Prediction for human events doesn’t falsify “free will”,
So much as it shows
Direction can be seen
Before the goal is reached,
In the same way that you know
An egg is going to go splat,
Pretty soon,
After someone throws it up into the air.

I actually this is a problem with Western theology. Conceiving of God as an ontological being ruins theology. Sorry, but God isn’t like one of us.

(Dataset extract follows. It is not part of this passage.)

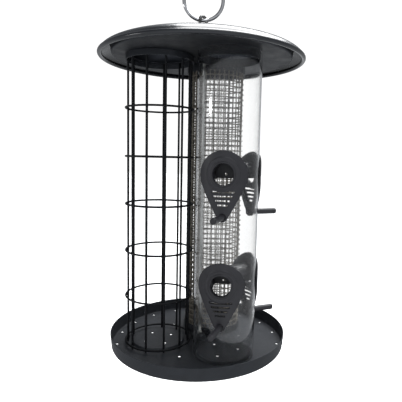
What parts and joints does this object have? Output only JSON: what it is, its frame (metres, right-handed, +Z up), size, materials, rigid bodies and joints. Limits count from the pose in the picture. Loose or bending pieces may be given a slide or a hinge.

But Biblical prophecy isn’t just a prediction, it’s a statement that this is going to happen to this and that that is completely true.

Nobody

Well, it does a lot more than (potentially) ruin theology, it IS theology. If you take God as a Person out of it, you aren't talking about Christianity, Judaism, or any of it anymore. Really, I don't see the point to applying the term 'God' to whatever concept you have left over after that change, it would seem misleading.  
 What are the problems you see with God being an actor in history? I can think of a few serious benefits.

Actually, it is onto-theology that requires God to be a being. With a rejection of that, God can be conceived of differently (Caputo suggests God as an Event). As Caputo writes in his [i]Weakness of God[/]i:

Yes, that’s very interesting stuff, I haven’t seen anything quite like it before- or I suppose I have, but not in that vocabulary. Still though, I think it’s true that rejecting onto-theology is rejecting Christianity (or what-have-you). The idea of God as a person isn’t a conclusion that the Church Fathers came to after much deliberation, it goes right to the very core. It seems it would involve a throwing-out and starting over again. If that’s what’s necessary, then so be it, but I still don’t see any problems big enough to warrant that.

It’s possible that god’s prophecies change so that they are never false, which lessens their value quite a bit, but solves this problem. Close the thread.